Minimalistic sample preparation strategies for LC–MS quantification of large molecule biopharmaceuticals: a case study highlighting alpha-1 antitrypsin protein


Background: Large molecule biotherapeutics pose a distinctive bioanalytical challenge for LC–MS assay development, particularly when optimizing sample enrichment steps. Alpha-1 antitrypsin (AAT) is used as an example for highlighting large-molecule assay-development strategies. Results: Two sensitive and selective LC–MS/MS-based quantification assays were developed. Fit-for-purpose assay qualifications for BAL and serum matrices were performed by assessing sensitivity, precision and accuracy, dilution linearity and interferences. Conclusion: Our approach to sample preparation focuses on optimizing the simplest methodology necessary to generate fit-for-purpose bioanalytical assays. To measure AAT protein levels in preclinical species with selectivity and increased assay sensitivity, a minimalistic sample preparation strategy was adopted that included either traditional direct digestion or a more complicated immunoprecipitation enrichment process.

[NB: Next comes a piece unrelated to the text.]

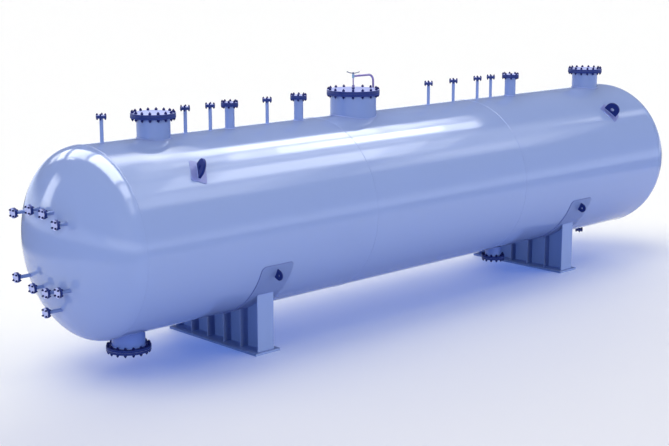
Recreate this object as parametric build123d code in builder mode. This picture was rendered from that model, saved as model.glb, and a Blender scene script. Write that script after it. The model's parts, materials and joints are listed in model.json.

Over the last decade, biologics as novel chemical entities are playing larger roles in discovery pipelines. ligand-binding assay platforms have for years been successfully utilized for protein quantification with LC–MS/MS emerging as a complimentary technique for quantifying large molecule constructs. This technique of surrogate peptide quantification has substantial precedence in the pharmaceutical industry [1–6]. In general, assay challenges associated to LC–MS are typically not MS-based issues but more often related to sample preparation.